[START]

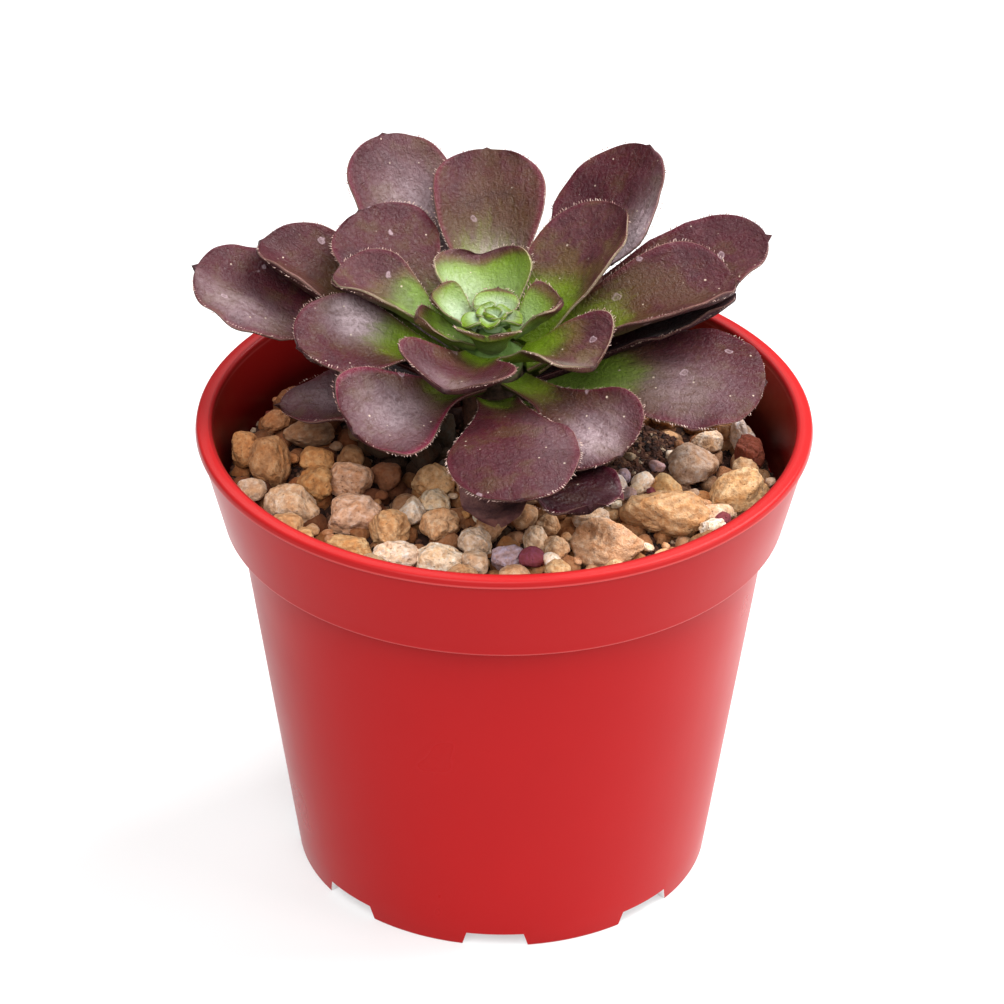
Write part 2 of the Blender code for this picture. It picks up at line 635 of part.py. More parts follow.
dry_dark = material("dry_stalk", (0.06, 0.03, 0.028), 0.8)
stalk_bm = bmesh.new()
stalk_foot = Vector((STALK_X, STALK_Y, gravel_level(STALK_X, STALK_Y) + 2 * GAP))
stalk_tip = Vector((STALK_X + 0.0003, STALK_Y - 0.0010, 0.0940))
stalk_line = stalk_tip - stalk_foot
bmesh.ops.create_cone(stalk_bm, cap_ends=True, segments=10, radius1=0.0008, radius2=0.0005,
                      depth=stalk_line.length,
                      matrix=Matrix.Translation((stalk_foot + stalk_tip) / 2)
                      @ stalk_line.to_track_quat("Z", "Y").to_matrix().to_4x4())
add_object("dry_stalk", stalk_bm, dry_dark)
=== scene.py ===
import math
import random

import bmesh
import bpy
import numpy as np
from mathutils import Matrix, Vector


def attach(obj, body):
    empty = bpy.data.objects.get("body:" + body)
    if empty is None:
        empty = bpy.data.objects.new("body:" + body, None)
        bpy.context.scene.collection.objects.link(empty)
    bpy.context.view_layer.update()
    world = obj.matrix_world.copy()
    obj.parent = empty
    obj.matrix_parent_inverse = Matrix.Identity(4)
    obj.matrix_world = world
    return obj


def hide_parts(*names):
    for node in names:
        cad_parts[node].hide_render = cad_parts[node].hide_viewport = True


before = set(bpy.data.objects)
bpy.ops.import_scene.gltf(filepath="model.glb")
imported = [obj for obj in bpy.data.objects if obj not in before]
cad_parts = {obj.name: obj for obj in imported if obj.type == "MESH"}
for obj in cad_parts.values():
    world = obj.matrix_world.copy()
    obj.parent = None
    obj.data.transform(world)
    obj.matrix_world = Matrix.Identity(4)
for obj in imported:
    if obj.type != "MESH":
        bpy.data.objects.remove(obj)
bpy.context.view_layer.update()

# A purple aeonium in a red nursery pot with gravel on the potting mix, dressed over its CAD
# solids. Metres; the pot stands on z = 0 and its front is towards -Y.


# Pot
# A thin nursery pot moulded in one shot of semi-gloss red plastic, 105 mm over its lip.
# A tall band carries the lip, the wall steps in under it and tapers to a foot ring, and
# eight notches in the ring let water out. Nothing is fixed to it: it stands on the ring.

RIM_R = 0.0525
RIM_TOP = 0.0852
LIP_UNDER = 0.0838
LIP_INNER_R = 0.0496
LIP_INNER_TOP = RIM_TOP - 0.0012  # the lip's inner rounding ends here
LIP_ROUND = 0.0007
BAND_TOP_R = 0.0519
BAND_FOOT_R = 0.0482
BAND_FOOT_Z = 0.0679
BAND_ROUND = 0.0004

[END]

▶ **WORK TO COMPLETE**
All lines above from the one containing "0.03, 0.028), 0.8)" to the one containing "cad_parts[node].hide_render = cad_parts[node].hide_viewport" must be repeated exactly, both lines included, and no others.

▶ **EXPECTED ANSWER**
dry_dark = material("dry_stalk", (0.06, 0.03, 0.028), 0.8)
stalk_bm = bmesh.new()
stalk_foot = Vector((STALK_X, STALK_Y, gravel_level(STALK_X, STALK_Y) + 2 * GAP))
stalk_tip = Vector((STALK_X + 0.0003, STALK_Y - 0.0010, 0.0940))
stalk_line = stalk_tip - stalk_foot
bmesh.ops.create_cone(stalk_bm, cap_ends=True, segments=10, radius1=0.0008, radius2=0.0005,
                      depth=stalk_line.length,
                      matrix=Matrix.Translation((stalk_foot + stalk_tip) / 2)
                      @ stalk_line.to_track_quat("Z", "Y").to_matrix().to_4x4())
add_object("dry_stalk", stalk_bm, dry_dark)
=== scene.py ===
import math
import random

import bmesh
import bpy
import numpy as np
from mathutils import Matrix, Vector


def attach(obj, body):
    empty = bpy.data.objects.get("body:" + body)
    if empty is None:
        empty = bpy.data.objects.new("body:" + body, None)
        bpy.context.scene.collection.objects.link(empty)
    bpy.context.view_layer.update()
    world = obj.matrix_world.copy()
    obj.parent = empty
    obj.matrix_parent_inverse = Matrix.Identity(4)
    obj.matrix_world = world
    return obj


def hide_parts(*names):
    for node in names:
        cad_parts[node].hide_render = cad_parts[node].hide_viewport = True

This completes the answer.